From the start of the conflict, Israel closed Gaza’s borders to international journalists, and none have been allowed free access to the enclave since.
A thousand Gazan journalists were working at the start of the war, and more than a 100 of them have been killed.
“As a result,” reports the IFJ, “the profession has suffered a mortality rate in excess of 10 percent — about six times higher than the mortality rate of the general population of Gaza and around three times higher than that of health professionals.
PJS president Baker said: “Journalists in Gaza have endured a sustained attack by the Israeli army of unprecedented ferocity — but have continued to do their jobs, as witnesses to the carnage around them.
“It is justified that they should be honoured on World Press Freedom Day.

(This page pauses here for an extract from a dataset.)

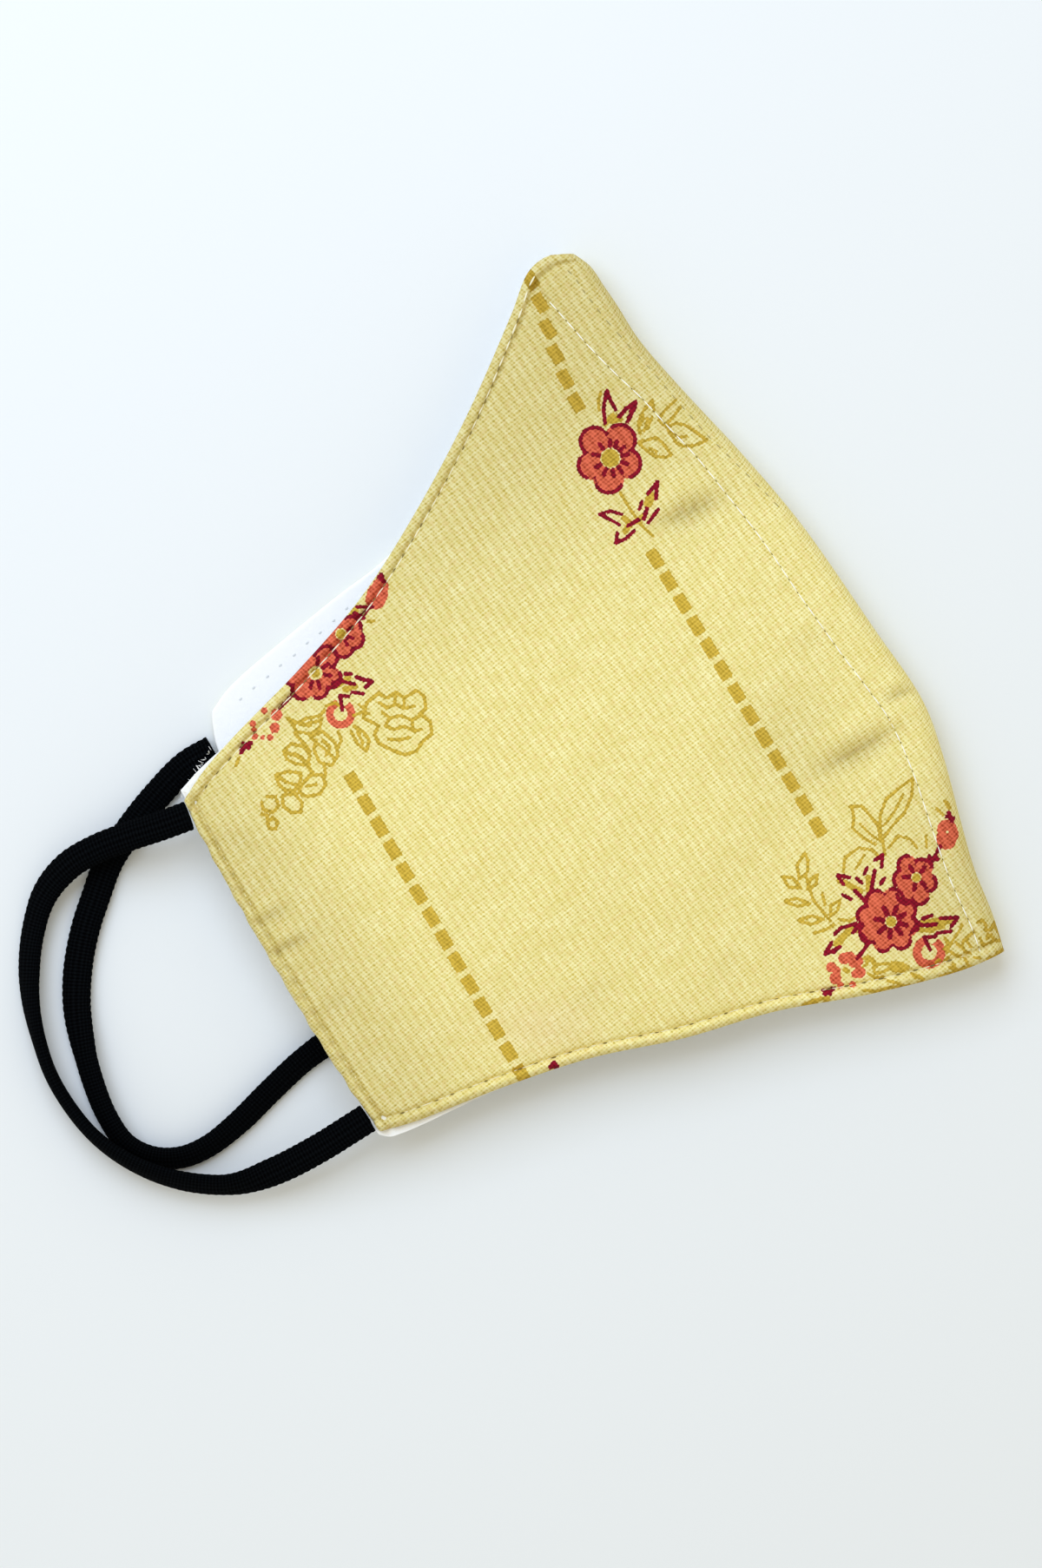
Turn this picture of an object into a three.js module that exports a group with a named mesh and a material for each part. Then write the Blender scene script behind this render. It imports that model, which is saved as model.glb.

Naming the martyred Gaza journalists. Video: Café Pacific
‘Most deadly attack on press freedom’
“What we have seen in Gaza is surely the most sustained and deadly attack on press freedom in history. This award shows that the world has not forgotten and salutes their sacrifice for information.”
IFJ general secretary Anthony Bellanger said: “This prize is a real tribute to the commitment to information of journalists in Gaza.
“Journalists in Gaza are starving, homeless and in mortal danger. UNESCO’s recognition of what they are still enduring is a huge and well-deserved boost.”
Kia Ora Gaza – doctors speak out. Video: Café Pacific
Gaza Freedom Flotilla blocked
Also at the rally today were Kia Ora Gaza’s organiser Roger Fowler and two of the three New Zealand doctors who travelled to Turkiye to embark on the Freedom Flotilla which was sending three ships with humanitarian aid to break the Gaza siege.
Israel thwarted the mission for the time being by pressuring the African nation of Guinea-Bissau to withdraw the maritime flag the ships would have been sailing under.
However, flotilla organisers are working hard to find another flag country for the ships and the doctors vowed to rejoin the mission.